Write every line of the material out exactly as shown.

━━━ Given information

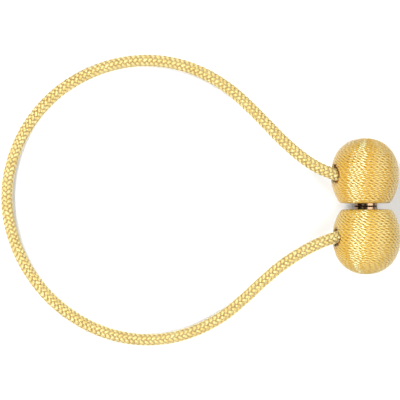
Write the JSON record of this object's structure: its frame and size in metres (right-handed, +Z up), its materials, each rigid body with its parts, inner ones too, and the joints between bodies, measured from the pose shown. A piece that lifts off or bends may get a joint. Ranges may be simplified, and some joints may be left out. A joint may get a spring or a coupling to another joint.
{
  "type": "magnetic curtain tieback",
  "caption": "Magnetic curtain tieback: thread-wound balls held face to face by magnets, joined by a looped round braided rope.",
  "frame": {"origin": "on the surface that the tieback lies on, midway between the balls and centred under them", "axes": "+X away from the rope's loop, +Y along the balls' shared line from the lower ball to the upper one, +Z up"},
  "size_m": [0.1834, 0.1347, 0.0307],
  "materials": {
    "wound_thread": "satin gold twisted thread, wound in close rows",
    "braided_cord": "satin pale gold braid",
    "magnet_plating": "nickel plating, smooth, slightly dulled"
  },
  "bodies": {
    "root": {"upper_ball": "wound_thread", "lower_ball": "wound_thread", "upper_magnet": "magnet_plating", "lower_magnet": "magnet_plating", "rope": "braided_cord"}
  },
  "joints": []
}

━━━━━━

Response ▸
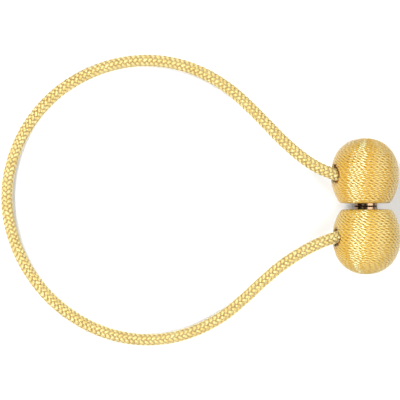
Write the JSON record of this object's structure: its frame and size in metres (right-handed, +Z up), its materials, each rigid body with its parts, inner ones too, and the joints between bodies, measured from the pose shown. A piece that lifts off or bends may get a joint. Ranges may be simplified, and some joints may be left out. A joint may get a spring or a coupling to another joint.
{
  "type": "magnetic curtain tieback",
  "caption": "Magnetic curtain tieback: thread-wound balls held face to face by magnets, joined by a looped round braided rope.",
  "frame": {"origin": "on the surface that the tieback lies on, midway between the balls and centred under them", "axes": "+X away from the rope's loop, +Y along the balls' shared line from the lower ball to the upper one, +Z up"},
  "size_m": [0.1834, 0.1347, 0.0307],
  "materials": {
    "wound_thread": "satin gold twisted thread, wound in close rows",
    "braided_cord": "satin pale gold braid",
    "magnet_plating": "nickel plating, smooth, slightly dulled"
  },
  "bodies": {
    "root": {"upper_ball": "wound_thread", "lower_ball": "wound_thread", "upper_magnet": "magnet_plating", "lower_magnet": "magnet_plating", "rope": "braided_cord"}
  },
  "joints": []
}